◆ Data ◆
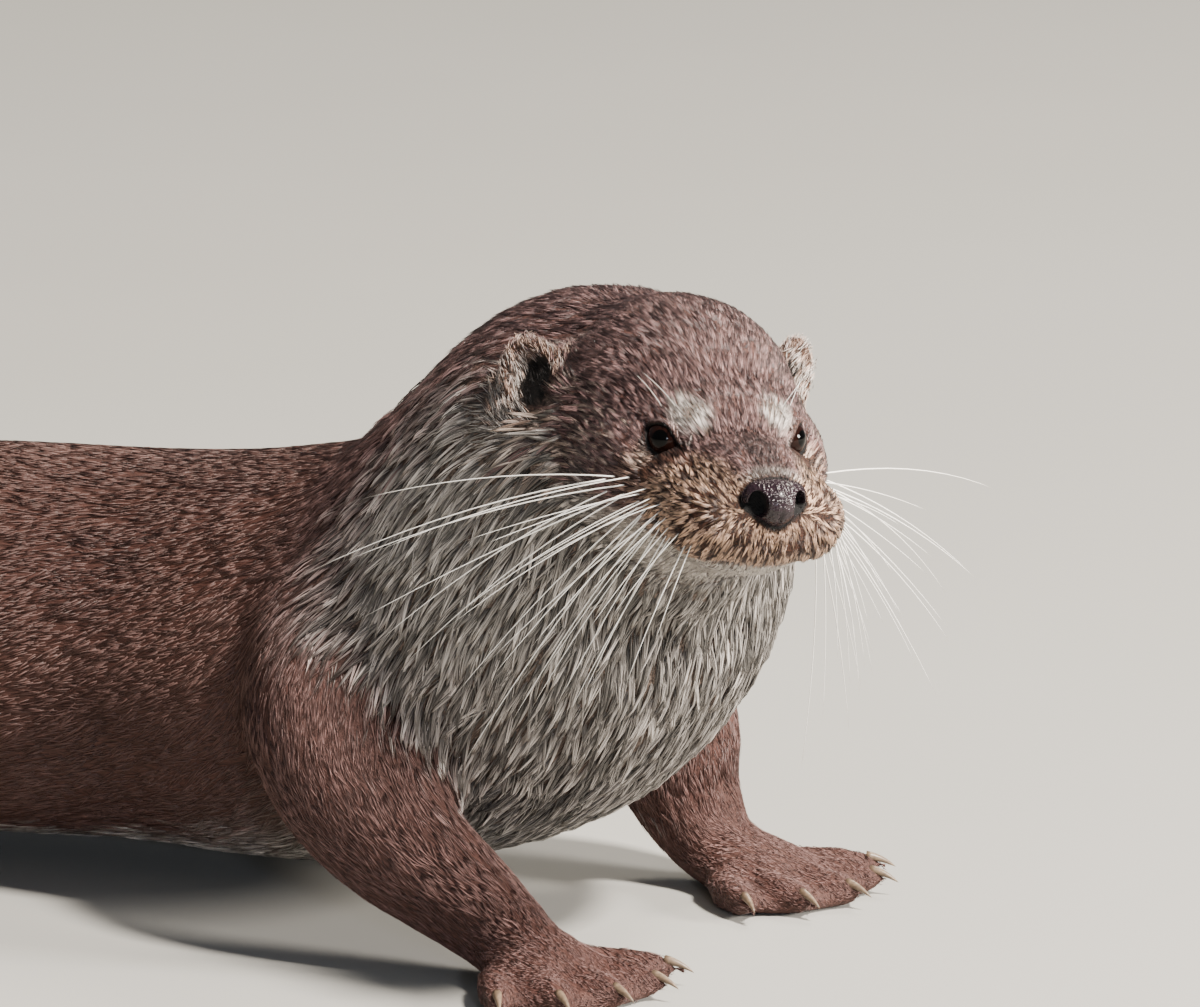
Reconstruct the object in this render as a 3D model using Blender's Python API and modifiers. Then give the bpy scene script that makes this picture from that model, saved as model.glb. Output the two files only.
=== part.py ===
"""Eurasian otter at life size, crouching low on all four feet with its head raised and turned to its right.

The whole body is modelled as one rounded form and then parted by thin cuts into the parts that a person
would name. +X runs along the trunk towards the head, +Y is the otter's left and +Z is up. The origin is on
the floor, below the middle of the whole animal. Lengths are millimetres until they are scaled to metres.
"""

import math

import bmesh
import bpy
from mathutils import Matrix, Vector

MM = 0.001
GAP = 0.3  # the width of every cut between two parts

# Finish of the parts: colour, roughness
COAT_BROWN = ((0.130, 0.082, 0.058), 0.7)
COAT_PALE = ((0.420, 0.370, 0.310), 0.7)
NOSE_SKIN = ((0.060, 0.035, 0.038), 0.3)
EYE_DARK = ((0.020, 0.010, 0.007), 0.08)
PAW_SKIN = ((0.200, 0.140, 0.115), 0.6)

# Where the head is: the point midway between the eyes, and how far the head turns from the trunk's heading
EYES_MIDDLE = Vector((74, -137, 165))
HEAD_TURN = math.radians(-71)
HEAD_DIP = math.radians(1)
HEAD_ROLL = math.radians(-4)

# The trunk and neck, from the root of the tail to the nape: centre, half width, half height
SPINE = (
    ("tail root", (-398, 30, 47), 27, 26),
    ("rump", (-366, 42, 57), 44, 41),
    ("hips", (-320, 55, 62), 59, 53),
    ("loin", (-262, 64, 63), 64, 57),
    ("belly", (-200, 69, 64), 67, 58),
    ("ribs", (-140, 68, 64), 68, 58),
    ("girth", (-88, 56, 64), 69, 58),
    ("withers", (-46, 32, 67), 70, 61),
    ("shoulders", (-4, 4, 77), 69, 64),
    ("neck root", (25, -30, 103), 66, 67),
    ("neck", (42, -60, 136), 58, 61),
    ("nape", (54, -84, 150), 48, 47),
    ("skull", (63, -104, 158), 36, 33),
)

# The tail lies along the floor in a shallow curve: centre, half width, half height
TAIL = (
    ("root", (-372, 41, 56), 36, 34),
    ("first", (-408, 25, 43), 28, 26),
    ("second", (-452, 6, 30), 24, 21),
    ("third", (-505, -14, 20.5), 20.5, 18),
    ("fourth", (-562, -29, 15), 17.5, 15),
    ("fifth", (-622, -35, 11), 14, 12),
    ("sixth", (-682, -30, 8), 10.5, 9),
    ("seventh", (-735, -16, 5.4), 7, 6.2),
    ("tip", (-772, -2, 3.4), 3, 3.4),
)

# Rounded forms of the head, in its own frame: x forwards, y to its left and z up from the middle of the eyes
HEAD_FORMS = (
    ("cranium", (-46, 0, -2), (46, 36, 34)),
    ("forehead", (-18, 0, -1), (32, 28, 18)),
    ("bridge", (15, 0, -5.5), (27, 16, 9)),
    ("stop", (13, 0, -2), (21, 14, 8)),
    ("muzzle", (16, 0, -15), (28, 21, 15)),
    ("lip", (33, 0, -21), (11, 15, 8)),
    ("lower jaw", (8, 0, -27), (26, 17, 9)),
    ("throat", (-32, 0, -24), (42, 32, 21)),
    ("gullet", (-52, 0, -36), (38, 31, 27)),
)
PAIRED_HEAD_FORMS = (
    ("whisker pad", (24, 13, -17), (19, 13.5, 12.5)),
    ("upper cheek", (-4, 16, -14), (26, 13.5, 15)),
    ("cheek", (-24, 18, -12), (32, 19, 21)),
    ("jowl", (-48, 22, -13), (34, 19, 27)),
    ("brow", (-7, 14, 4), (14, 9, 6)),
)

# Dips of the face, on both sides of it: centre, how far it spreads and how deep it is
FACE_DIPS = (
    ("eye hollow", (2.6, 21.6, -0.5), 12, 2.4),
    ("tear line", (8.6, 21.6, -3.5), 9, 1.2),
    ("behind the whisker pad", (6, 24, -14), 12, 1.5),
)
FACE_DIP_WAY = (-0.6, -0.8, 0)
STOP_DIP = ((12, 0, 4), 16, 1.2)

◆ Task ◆
Produce an exact copy of the whole listing.

◆ Solved exercise ◆
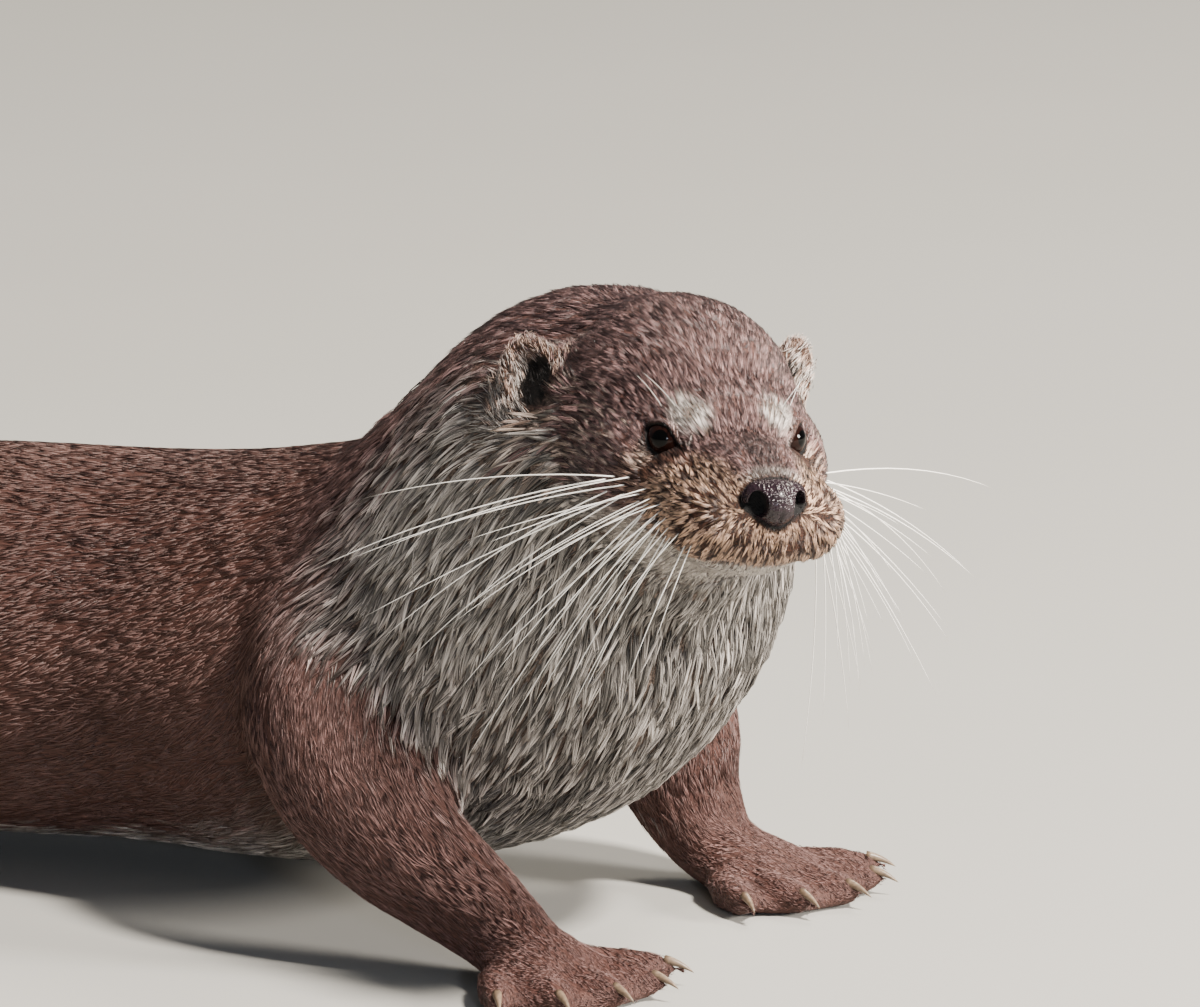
Reconstruct the object in this render as a 3D model using Blender's Python API and modifiers. Then give the bpy scene script that makes this picture from that model, saved as model.glb. Output the two files only.
=== part.py ===
"""Eurasian otter at life size, crouching low on all four feet with its head raised and turned to its right.

The whole body is modelled as one rounded form and then parted by thin cuts into the parts that a person
would name. +X runs along the trunk towards the head, +Y is the otter's left and +Z is up. The origin is on
the floor, below the middle of the whole animal. Lengths are millimetres until they are scaled to metres.
"""

import math

import bmesh
import bpy
from mathutils import Matrix, Vector

MM = 0.001
GAP = 0.3  # the width of every cut between two parts

# Finish of the parts: colour, roughness
COAT_BROWN = ((0.130, 0.082, 0.058), 0.7)
COAT_PALE = ((0.420, 0.370, 0.310), 0.7)
NOSE_SKIN = ((0.060, 0.035, 0.038), 0.3)
EYE_DARK = ((0.020, 0.010, 0.007), 0.08)
PAW_SKIN = ((0.200, 0.140, 0.115), 0.6)

# Where the head is: the point midway between the eyes, and how far the head turns from the trunk's heading
EYES_MIDDLE = Vector((74, -137, 165))
HEAD_TURN = math.radians(-71)
HEAD_DIP = math.radians(1)
HEAD_ROLL = math.radians(-4)

# The trunk and neck, from the root of the tail to the nape: centre, half width, half height
SPINE = (
    ("tail root", (-398, 30, 47), 27, 26),
    ("rump", (-366, 42, 57), 44, 41),
    ("hips", (-320, 55, 62), 59, 53),
    ("loin", (-262, 64, 63), 64, 57),
    ("belly", (-200, 69, 64), 67, 58),
    ("ribs", (-140, 68, 64), 68, 58),
    ("girth", (-88, 56, 64), 69, 58),
    ("withers", (-46, 32, 67), 70, 61),
    ("shoulders", (-4, 4, 77), 69, 64),
    ("neck root", (25, -30, 103), 66, 67),
    ("neck", (42, -60, 136), 58, 61),
    ("nape", (54, -84, 150), 48, 47),
    ("skull", (63, -104, 158), 36, 33),
)

# The tail lies along the floor in a shallow curve: centre, half width, half height
TAIL = (
    ("root", (-372, 41, 56), 36, 34),
    ("first", (-408, 25, 43), 28, 26),
    ("second", (-452, 6, 30), 24, 21),
    ("third", (-505, -14, 20.5), 20.5, 18),
    ("fourth", (-562, -29, 15), 17.5, 15),
    ("fifth", (-622, -35, 11), 14, 12),
    ("sixth", (-682, -30, 8), 10.5, 9),
    ("seventh", (-735, -16, 5.4), 7, 6.2),
    ("tip", (-772, -2, 3.4), 3, 3.4),
)

# Rounded forms of the head, in its own frame: x forwards, y to its left and z up from the middle of the eyes
HEAD_FORMS = (
    ("cranium", (-46, 0, -2), (46, 36, 34)),
    ("forehead", (-18, 0, -1), (32, 28, 18)),
    ("bridge", (15, 0, -5.5), (27, 16, 9)),
    ("stop", (13, 0, -2), (21, 14, 8)),
    ("muzzle", (16, 0, -15), (28, 21, 15)),
    ("lip", (33, 0, -21), (11, 15, 8)),
    ("lower jaw", (8, 0, -27), (26, 17, 9)),
    ("throat", (-32, 0, -24), (42, 32, 21)),
    ("gullet", (-52, 0, -36), (38, 31, 27)),
)
PAIRED_HEAD_FORMS = (
    ("whisker pad", (24, 13, -17), (19, 13.5, 12.5)),
    ("upper cheek", (-4, 16, -14), (26, 13.5, 15)),
    ("cheek", (-24, 18, -12), (32, 19, 21)),
    ("jowl", (-48, 22, -13), (34, 19, 27)),
    ("brow", (-7, 14, 4), (14, 9, 6)),
)

# Dips of the face, on both sides of it: centre, how far it spreads and how deep it is
FACE_DIPS = (
    ("eye hollow", (2.6, 21.6, -0.5), 12, 2.4),
    ("tear line", (8.6, 21.6, -3.5), 9, 1.2),
    ("behind the whisker pad", (6, 24, -14), 12, 1.5),
)
FACE_DIP_WAY = (-0.6, -0.8, 0)
STOP_DIP = ((12, 0, 4), 16, 1.2)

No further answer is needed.